The actual mechanics:

  • git filter-repo extracted internal/nes/ and cmd/nessy* (and their test fixtures) into a new repo at github.com/nkane/nessy, preserving git history end-to-end. Every commit that touched those paths in chippy is in the nessy repo with its original SHA in the commit message. Blame still works.
  • --tag-rename nessy-v:v renamed the historical nessy releases. nessy now ships under bare v0.1.0, v0.1.2, v0.2.0 (etc.) in its own repo. The chippy repo no longer has any nessy-v* tags.
  • nessy’s go.mod pins github.com/nkane/chippy v1.2.0. Any future chippy bump on the nessy side is a one-line go get plus whatever migration the chippy release notes describe.
  • Several scattered shell scripts under chippy’s scripts/ that referenced nessy paths got cleaned out in a follow-up chore: scrub stragglers from chippy after nessy carve-out commit. The go mod tidy that came next dropped ebiten + xgb + sync from chippy’s dependency graph entirely.

That last bullet is the entire point of the carve. Before v1.2.0, anyone importing chippy as a Go library — even just cpu — pulled in Ebiten’s CGO dependency graph, the X11/GL dev-header chain, the audio driver pieces, all of it. After v1.2.0, chippy’s go.mod is pure Go, no CGO, no graphics deps. go install github.com/nkane/chippy/cmd/chippy@latest from a fresh container with no headers works. nessy carries the graphics weight, because nessy is the part that needs it.

What I worried about and what was actually fine

Versioning friction. A CPU-core fix now requires a chippy release plus a nessy go.mod bump. This is genuinely extra work. But the chippy release cadence is, by design, dictated by value to chippy users, not by nessy’s roadmap. nessy can pin a chippy version and stay on it; nothing about nessy’s work requires immediate uptake of every chippy commit. In practice the friction has shown up roughly twice per release cycle and each time the extra step is a go get -u and a CI run.

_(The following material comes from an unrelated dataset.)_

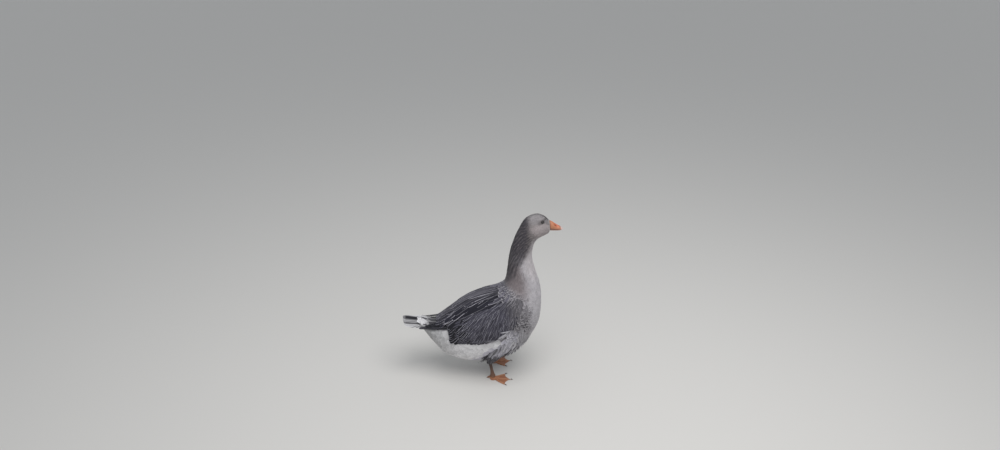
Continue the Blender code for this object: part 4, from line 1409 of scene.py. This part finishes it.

API drift between local-on-disk dev and pinned chippy. During chippy development I sometimes want to test a nessy interaction before the chippy fix is tagged. go.mod’s replace directive handles this — replace github.com/nkane/chippy => /path/to/local/chippy lets nessy build against an uncommitted chippy working tree. The rule we hold: a PR with a replace in go.mod does not merge to nessy main. The replace is for dev only, and the chippy fix has to ship first.

Two CI surfaces. The chippy CI lost the NES accuracy job (it left with nessy). chippy’s CI is now just the library + the TUI + the CPU corpora. nessy’s CI is the Ebiten build + the NES accuracy job + the demo regression ROMs. Both are simpler. Neither runs the other’s tests anymore. This is honest — the chippy CI was already ignoring the NES stuff most of the time, and the perfgate was strictly chippy-side.

What I get to write next

v1.3.0 is the polish release for the TUI debugger — conditional breakpoints carried over DAP into the server, :mem for memory pokes through the bus, watch-array expansion with the cc65 .dbg finding I have to write a whole paragraph about (spoiler: .dbg doesn’t carry struct member layout, the entire feature scope reshapes), trace-replay search and side-by-side diff, and a deep-rewind keyframe ring that turns reverse-step from a hundreds-of-steps-back tool into a millions-of-steps-back tool.

v1.4 is two releases — v1.4.0 adds a single feature (a custom-request extension point in the DAP server) and v1.4.1 removes a feature that turned out to be a marketplace problem (the VS Code extension). It’s the smallest release pair in the history of the project. It’s also the post I’ve been most looking forward to writing, because it’s about deciding to take a thing out of your release pipeline and ship the next clean one immediately.

v1.5 is the architectural release. Inproc DAP transport. TUI-via-DAP. Live state streaming. Complete CPU ROM coverage (Klaus interrupt, AllSuiteA, Wolfgang Lorenz, Tom Harte). Host debug hooks that let nessy build NES-aware debugging on top of chippy without forking the protocol.

v1.6 is the cleanup-pass release where the accuracy tail closes (one decimal-mode ARR bug, ten branch / JSR / RTS per-cycle bus quirks, the WDC 65C02 Tom Harte set), the manual struct-overlay watch ships in the form the .dbg finding from v1.3 makes possible, dirty-region memory streams come through, and goreleaser brews: migrates to homebrew_casks:.

Then the nessy post. There are eight nessy releases — v0.1.0 through v0.8.0 — and unlike chippy they’re all pre-1.0. Each one is closing a specific accuracy gap or adding a class of mapper. The arc goes from “NROM, three hand-rolled demos, NMI works” to “every Konami expansion-audio chip, MMC3 with A12 scanline IRQ, a headless recorder that produces byte-identical capture, PAL and Dendy timing, and Mesen2 as the cycle-precision oracle.” That whole story compresses into one post.

In the meantime, v1.2 is the seam. The library exists. The carve is done. The accuracy gate is green. We can build things on top now.